Dangerous—and desperate. Emerson, and in their own ways Thoreau and Whitman, felt overwhelmed by the pervasiveness of commerce in their society. The society that had come into being with the “commercial republic,” as James Madison called it in The Federalist Papers , offered the individual American in pursuit of an identity and a settled sense of things little other reassurance than material acquisition. How much you were worth, and how you made your money, defined who you were. Their response was to assert that one’s self contained spiritual resources and could claim spiritual powers far greater than mere moneymaking could ever provide. Their work promises a glorious compensation for the apparent reduction of all pursuits to acquisition, for they assert that the whole world could be viewed as one’s possession.

Now, Emerson’s declaration of independence wasn’t for the nation but for the individuals who composed it. He sought a more inclusive kind of freedom from relations with others than we have been quite ready to admit. After beginning as a minister, he stepped outside the church and he found that the institutions of Massachusetts and the Federal Union also had a constricting effect on his own sense of the world, that they failed to expand his personal freedom. And that, after all, was the only purpose that could justify their very existence. To the thoroughgoing individualist—and Emerson was one—the difference between me and everything else is that “me” includes all the consciousness there is.

To the degree that you become this kind of ample subject, the rest of the world becomes your object: “Thus inevitably does the universe wear our color, and every object fall successively into the subject,” we read in Emerson’s essay “Experience.” Human relations fall away, become ancillary. This makes Emerson appear at once highly appealing to those who are similarly beset and the source of a kind of danger. Look at how in the same essay he speaks of the death of his son. “It does not touch me,” he says, “something which I fancied was a part of me, which could not be torn away without tearing me nor enlarged without enriching me, falls off from me and leaves no scar.” The wide claim Emerson is forever making for the self evades or denies the actuality of mother, father, children, wife, and townspeople, and this is a dangerous thing to do; our capacity to feel for one another, our very humanity, is diminished.

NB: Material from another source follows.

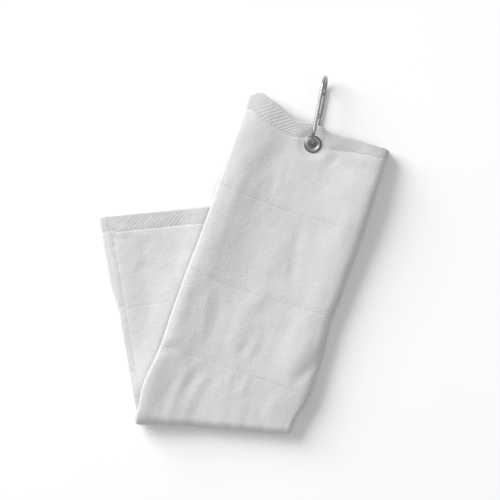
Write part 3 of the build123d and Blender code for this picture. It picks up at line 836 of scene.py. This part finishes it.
# ------------------------------------------------------------------ towel cloth
def open_hole(obj):
    """Opens the three layers inside the grommet's barrel."""
    bm = bmesh.new()
    bm.from_mesh(obj.data)
    hole = Vector((HOLE[0] * MM, HOLE[1] * MM, 0))
    found = []
    for face in bm.faces:
        centre = face.calc_center_median()
        if (Vector((centre.x, centre.y, 0)) - hole).length < 0.0026:
            found.append(face)
    found.sort(key=lambda face: face.calc_center_median().z)

    def bearing(vert):
        return math.atan2(vert.co.y - hole.y, vert.co.x - hole.x)

    rims = [sorted(face.verts, key=bearing) for face in found]
    bmesh.ops.delete(bm, geom=found, context="FACES_ONLY")
    # wall each hole from a layer's lower face to its upper one
    for low, high in zip(rims[0::2], rims[1::2]):
        count = len(low)
        if len(high) != count:
            continue

        def gap(turn):
            return sum((low[i].co - high[(i + turn) % count].co).length for i in range(count))

        best = min(range(count), key=gap)
        for i in range(count):
            j = (i + 1) % count
            try:
                bm.faces.new((low[i], low[j], high[(j + best) % count],
                              high[(i + best) % count]))
            except ValueError:
                pass  # neighbouring holes may already share this wall
    bmesh.ops.recalc_face_normals(bm, faces=bm.faces)
    bm.to_mesh(obj.data)
    bm.free()
    obj.data.update()


def towel_cloth():
    """The whole folded strip between its hems, thinned where it enters the end hems."""
    edge = SIDE_HEM - 0.9
    columns = layer_columns(outer_step=1.9, panel_step=1.6, inner_step=6.0, first=0.8,
                            start=edge, stop=RUN_END - edge)
    loop_run = np.concatenate([columns, columns[::-1]])
    loop_off = np.repeat([HALF_THICK, -HALF_THICK], len(columns))
    places, share, _ = sweep_strip(loop_run, loop_off, pitch=1.7, thin=0.27)
    shape = places.shape[:2]
    cloth = new_object("towel_cloth", places, tube_faces(*shape) + sheet_caps(*shape), VELOUR)
    blend_halves(cloth, share)
    open_hole(cloth)
    stand_for(cloth, "upper_cloth", "lower_cloth", "half_fold_bend")


towel_cloth()


# -------------------------------------------------------------------- end hems
def end_hem(name, arm, part, rib_width, rib_low, rib_rise, rise_at, fall_at):
    """Turned twill hem: a flat tube round each layer's end, ribbed on a slant.

    Ribs are rib_low high, and rib_rise higher between rise_at and fall_at across the arm."""
    columns = layer_columns(outer_step=0.55, panel_step=0.5, inner_step=4.0, first=0.25)
    edge, skin, depth = 0.95, 0.98, HEM + 0.2
    top_down = np.append(np.arange(depth, 1.0, -0.55), edge)
    arc = np.linspace(0, math.pi, 7)[1:-1]
    low_down = np.array([edge, 4.0, 8.0, 12.0, depth])
    loop_down = np.concatenate([top_down, edge - edge * np.sin(arc), low_down])
    loop_off = np.concatenate([np.full(len(top_down), skin), skin * np.cos(arc),
                               np.full(len(low_down), -skin)])
    run, down = np.meshgrid(columns, loop_down, indexing="ij")
    off = np.broadcast_to(loop_off, run.shape)
    across = section(run)[0]
    outer = off > 0.2
    phase = (0.66 * across + 0.75 * down) / rib_width * 2 * math.pi
    rib = 0.5 + 0.5 * np.sin(phase + 0.35 * noise(across, down, size=12, seed=41))
    rib_height = rib_low + rib_rise * ease(across, *rise_at) * fade(across, *fall_at)
    inner_edge = ease(down, HEM - 0.9, HEM + 0.1)
    ribs = rib_height * (rib - 0.5) * (1 - inner_edge) * ease(down, 0.9, 2.5)
    off = off + outer * (ribs - 0.22 * inner_edge)
    # the seam pulls a furrow, and the face is slightly uneven
    off = off - outer * 0.16 * np.exp(-(((down - HEM_SEAM) / 0.9) ** 2))
    off = off + outer * 0.08 * noise(across, down, size=6, seed=47)
    # rounded free ends
    from_edge = np.minimum(run, RUN_END - run)
    off = off * (0.45 + 0.55 * np.sqrt(ease(from_edge, -0.1, 1.6)))
    faces = tube_faces(*run.shape) + end_caps(*run.shape)
    ride_arm(new_object(name, place(run, off, arm.region, down), faces, TWILL), arm, part)


end_hem("top_end_hem_cloth", UPPER_ARM, "top_end_hem", rib_width=2.1,
        rib_low=0.24, rib_rise=0.2, rise_at=(-54, -30), fall_at=(16, 46))
end_hem("bottom_end_hem_cloth", LOWER_ARM, "bottom_end_hem", rib_width=2.5,
        rib_low=0.03, rib_rise=0.15, rise_at=(-58, -38), fall_at=(0, 18))


# -------------------------------------------------------------------- side hems
# Cross-section of a side hem: distance from the free edge, and off.
SIDE_HEM_TOP = (
    (7.4, 0.92), (6.9, 1.04), (6.3, 1.07), (5.8, 1.0), (5.3, 1.08), (4.6, 1.16),
    (3.8, 1.22), (3.0, 1.24), (2.2, 1.2), (1.4, 1.1), (0.7, 0.9),
)
SIDE_HEM_UNDER = ((0.7, -0.9), (2.2, -1.15), (4.0, -1.15), (5.8, -1.0), (7.4, -0.5))


def side_hem(side, ripple_row):
    """Narrow turned hem down a free edge, puckered by its seam."""
    arc = np.linspace(0, math.pi, 7)[1:-1]
    round_edge = np.column_stack([0.7 - 0.95 * np.sin(arc), 0.9 * np.cos(arc)])
    from_edge, loop_off = np.concatenate([SIDE_HEM_TOP, round_edge, SIDE_HEM_UNDER]).T
    loop_run = RUN_END - from_edge if side == "inner" else from_edge
    pitch = 1.25
    places, share, region = sweep_strip(loop_run, loop_off, pitch, first_row=HEM - 1.2)
    shape = places.shape[:2]
    ripple = 0.16 * noise(np.arange(shape[0]) * pitch, ripple_row, size=4.2, seed=53)
    # the pucker lowers the upper arm where it raises the lower one, and skips the bend
    ripple = ripple * np.array([-1.0, 0.0, 1.0])[region]
    places[..., 2] += ripple[:, None] * np.exp(-(((from_edge - SIDE_SEAM) / 3.0) ** 2))
    faces = tube_faces(*shape) + end_caps(*shape)
    obj = new_object(f"{side}_side_hem_cloth", places, faces, TURNED_HEM)
    blend_halves(obj, share)
    stand_for(obj, f"upper_{side}_side_hem", f"lower_{side}_side_hem")


side_hem("outer", ripple_row=2.2)
side_hem("inner", ripple_row=7.7)

# ------------------------------------------------------------------ woven bands
# Cross-section of a band: distance down from its middle, and off.
BAND_LOOP = (
    (-1.85, 0.80), (-1.7, 0.93), (-1.45, 1.0), (-1.15, 1.03), (-0.85, 1.04), (-0.5, 1.04),
    (-0.25, 1.04), (0, 1.04), (0.25, 1.04), (0.5, 1.04), (0.85, 1.04), (1.15, 1.03),
    (1.45, 1.0), (1.7, 0.93), (1.85, 0.80), (1.85, 0.35), (0.0, 0.35), (-1.85, 0.35),
)


def woven_bands(arm, rib_height, flap_step, panel_step):
    """Rope-like ribs woven across the towel, lying in a shallow pile-free strip."""
    columns = np.unique(np.round(np.concatenate([
        np.arange(BIG_END, PANEL_END, panel_step),
        np.arange(SIDE_HEM, OUTER_END, flap_step),
        np.arange(OUTER_END, BIG_END, 0.8),
        np.arange(PANEL_END, SMALL_END + 12, 0.8),
    ]), 3))
    loop_down, loop_off = np.array(BAND_LOOP).T
    run, down = np.meshgrid(columns, loop_down, indexing="ij")
    phase = (0.80 * section(run)[0] + 0.6 * down) / 1.8 * 2 * math.pi
    ribs = rib_height * 0.5 * np.sin(phase) * fade(np.abs(down), 1.4, 1.85)
    off = loop_off + (loop_off > 0.5) * ribs
    tubes = [place(run, off, arm.region, band + down) for band in arm.bands]
    faces = tube_faces(*run.shape) + end_caps(*run.shape)
    obj = joined_object(f"{arm.name}_woven_band_ribs", tubes, faces, BAND)
    ride_arm(obj, arm, f"{arm.name}_woven_bands")


# steps are finest on the layer that shows
woven_bands(UPPER_ARM, rib_height=0.21, flap_step=0.5, panel_step=0.36)
woven_bands(LOWER_ARM, rib_height=0.12, flap_step=0.36, panel_step=1.5)

# -------------------------------------------------------------------- stitching
STITCH_PITCH = 2.9
STITCH_HALF = 1.1
STITCH_RADIUS = 0.21
STITCH_TAPER = np.array([0.25, 0.85, 1.0, 0.85, 0.25])  # radius share along a stitch
STITCH_SIDES = 6


def stitch(run, down, arm, off):
    """Rings of one arched stitch along a short line of cloth points."""
    arch = off + 0.16 * np.sin(np.linspace(0, math.pi, len(STITCH_TAPER)))
    middle = place(run, arch, arm.region, down)
    up = place(run, arch + 0.4, arm.region, down) - middle
    up /= np.linalg.norm(up, axis=1)[:, None]
    forward = np.gradient(middle, axis=0)
    forward /= np.linalg.norm(forward, axis=1)[:, None]
    side = np.cross(forward, up)
    angle = np.linspace(0, 2 * math.pi, STITCH_SIDES, endpoint=False)[None, :, None]
    radius = (STITCH_RADIUS * STITCH_TAPER)[:, None, None]
    # the thread is flattened on to the cloth
    return (middle[:, None, :] + side[:, None, :] * np.cos(angle) * 1.15 * radius
            + up[:, None, :] * np.sin(angle) * 0.8 * radius)


def stitches(name, arm, part, off, lines):
    """Rows of stitches. A line is its direction, the fixed distance, start and stop:
    "across" goes along the section at a distance down, "down" goes down at a fixed run."""
    shape = len(STITCH_TAPER), STITCH_SIDES
    tubes = []
    for direction, fixed, start, stop in lines:
        for centre in np.arange(start + 1.3, stop - 1.2, STITCH_PITCH):
            points = centre + np.linspace(-STITCH_HALF, STITCH_HALF, shape[0])
            run, down = (points, fixed) if direction == "across" else (fixed, points)
            tubes.append(stitch(run, down, arm, off))
    faces = tube_faces(*shape) + [cap[::-1] for cap in end_caps(*shape)]
    ride_arm(joined_object(name, tubes, faces, THREAD), arm, part)


def hem_stitches(end, arm, spans):
    stitches(f"{end}_hem_stitches", arm, f"{end}_hem_thread", off=0.86,
             lines=[("across", HEM_SEAM, *span) for span in spans])


def side_stitches(arm, outer_stop, inner_stop):
    stitches(f"{arm.name}_side_stitches", arm, f"{arm.name}_side_hem_thread", off=0.84, lines=[
        ("down", SIDE_SEAM, HEM + 1, outer_stop),
        ("down", RUN_END - SIDE_SEAM, HEM + 1, inner_stop),
    ])


def around_hole(layer, start, stop):
    """Two spans of a layer that stop short of the grommet."""
    clear = 9.0
    near, far = sorted(run_at(layer, across) for across in (-clear, clear))
    return [(start, near), (far, stop)]


OUTER_SPAN = (1.0, OUTER_END - 0.5)
BIG_FOLD_SPAN = (OUTER_END + 0.3, BIG_END - 0.3)
PANEL_SPAN = (BIG_END, PANEL_END)
INNER_SPAN = (SMALL_END, RUN_END - 1.0)
hem_stitches("top", UPPER_ARM, [
    *around_hole("panel", *PANEL_SPAN),
    *around_hole("outer", *OUTER_SPAN),
    BIG_FOLD_SPAN,
    *around_hole("inner", *INNER_SPAN),
])
hem_stitches("bottom", LOWER_ARM, [OUTER_SPAN, BIG_FOLD_SPAN, PANEL_SPAN, INNER_SPAN])
side_stitches(UPPER_ARM, outer_stop=272, inner_stop=243)
side_stitches(LOWER_ARM, outer_stop=164, inner_stop=197)

# ------------------------------------------------------------------------ metal
METAL_PARTS = (
    (NICKEL_PAINTED_SHADE, ("grommet_eyelet", "grommet_washer")),
    (STEEL, ("hook_body", "hook_gate")),
    (PIN, ("gate_hinge_rivet", "gate_latch_pin", "gate_spring", "spring_plunger")),
)
for material, parts in METAL_PARTS:
    for part in parts:
        materials = frame["nodes"][part].data.materials
        materials.clear()
        materials.append(material)


def closing_spring():
    """A copy of the gate's spring, fixed to the gate in place of the CAD spring."""
    source = frame["nodes"]["gate_spring"]
    bpy.context.view_layer.update()
    mesh = source.data.copy()
    mesh.name = "closing_spring_coil"
    mesh.transform(source.matrix_world)
    obj = bpy.data.objects.new("closing_spring_coil", mesh)
    bpy.context.scene.collection.objects.link(obj)
    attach(obj, "gate")
    stand_for(obj, "gate_spring")
    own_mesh(obj)


closing_spring()


# ---------------------------------------------------------------- stage, metres
def pale_floor():
    surface = Surface("pale_floor", 0.93, roughness=0.9)
    cloud = surface.noise(surface.coords(), scale=6.0, detail=2.0)
    surface.shade("Base Color", surface.ramp(cloud, (0.3, 0.92), (0.7, 0.94)))
    half, z = 4, -0.0004
    mesh = bpy.data.meshes.new("floor")
    corners = [(-half, -half, z), (half, -half, z), (half, half, z), (-half, half, z)]
    mesh.from_pydata(corners, [], [(0, 1, 2, 3)])
    mesh.materials.append(surface.material)
    floor = bpy.data.objects.new("floor", mesh)
    bpy.context.scene.collection.objects.link(floor)


def area_light(name, location, size, power):
    """Square light aimed at the origin."""
    light = bpy.data.lights.new(name, "AREA")
    light.shape = "RECTANGLE"
    light.size = light.size_y = size
    light.energy = power
    obj = bpy.data.objects.new(name, light)
    obj.location = location
    aim = Vector((0, 0, 0)) - Vector(location)
    obj.rotation_euler = aim.to_track_quat("-Z", "Y").to_euler()
    bpy.context.scene.collection.objects.link(obj)


def studio_world(strength):
    world = bpy.data.worlds.new("studio")
    world.use_nodes = True
    background = world.node_tree.nodes["Background"]
    background.inputs["Color"].default_value = (1, 1, 1, 1)
    background.inputs["Strength"].default_value = strength
    bpy.context.scene.world = world


def top_camera(height, view_width):
    """Camera straight above the towel's middle; view_width is what it sees at z = 0."""
    camera = bpy.data.cameras.new("camera")
    camera.sensor_width = 36
    camera.lens = camera.sensor_width * height / view_width
    obj = bpy.data.objects.new("camera", camera)
    obj.location = (TOWEL_MIDDLE[0] * MM, TOWEL_MIDDLE[1] * MM, height)
    bpy.context.scene.collection.objects.link(obj)
    bpy.context.scene.camera = obj


pale_floor()
area_light("key", location=(-3.45, 2.85, 2.55), size=3.6, power=362)
area_light("fill", location=(0.8, -0.6, 4.2), size=2.6, power=34)
studio_world(strength=0.33)
bpy.context.scene.view_settings.view_transform = "Standard"
top_camera(height=2.2, view_width=0.42)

Look at how … Emerson speaks of the death of his son: ‘It does not touch me,’ he says.”
 

Is this claim made in any one work, or is it in all of Emerson?

It is diffused throughout. One of the interesting things about reading Emerson and Whitman, and perhaps to a lesser degree Thoreau, is that you never have the sense that you are being given specific proposals. The experience rather resembles swimming in a kind of ambient medium, surrendering to a veritable torrent of rhetoric that promises you dominion over all things.

The remarkable receptiveness of American readers to the visionary satisfactions purveyed by Emerson is not so surprising when we consider that Americans are not so much Emersonians as they are “Jonesians” or “Smithians.” What they like about Emerson is that the weight and the pressure of the culture around them is dispelled.